Algerian energy minister Abdelmadjid Attar, who holds OPEC's rotating presidency, told his country's parliament Nov. 3 that he was in favor of maintaining current cuts through the first few months of 2021, while the Russian energy minister had held talks with domestic producers over the same issue a day earlier.
Sources told Platts Nov. 3 that if prices remain weak, the OPEC+ coalition could even revert back to its May-August quotas, when the cuts totaled 9.7 million b/d.
Vandana Hari, CEO of Vanda Insights noted the importance of these reports favoring an OPEC+ intervention to the oil price trajectory, but added that amid the bustle of the US elections, the markets had not "completely priced them in" yet.
"Indications of the OPEC+ maintaining their current production cuts would have had a bigger impact on prices if not for the US elections. Traders are attempting to take a position in the market based on their extrapolation of the interim election results. Despite being up from [Nov. 3], crude seems to be under some pressure in the initial phase of the results showing a Biden lead, reinforcing the notion that a Biden win will weigh down the oil complex."
"It is likely going to be a volatile day," Hari added.

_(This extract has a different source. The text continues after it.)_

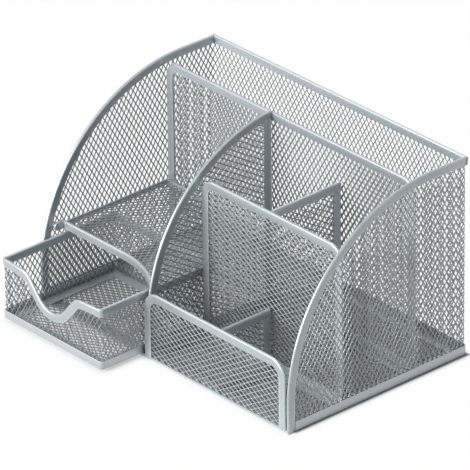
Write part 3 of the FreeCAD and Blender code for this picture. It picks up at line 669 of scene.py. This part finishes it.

Meanwhile, the oil market was also buoyed by API data released late Nov. 3, which showed that US crude stocks had plummeted 8.01 million b/d in the week ended Oct. 30.
However, the dramatic fall in crude stocks could have been due to the exacerbating effects of Hurricane Zeta, which at its peak had shuttered 84.8% or 1,569,517 million b/d of crude capacity in the US Gulf.
Either way, Hari surmised that the market is too distracted by the US elections to concern itself with the API data.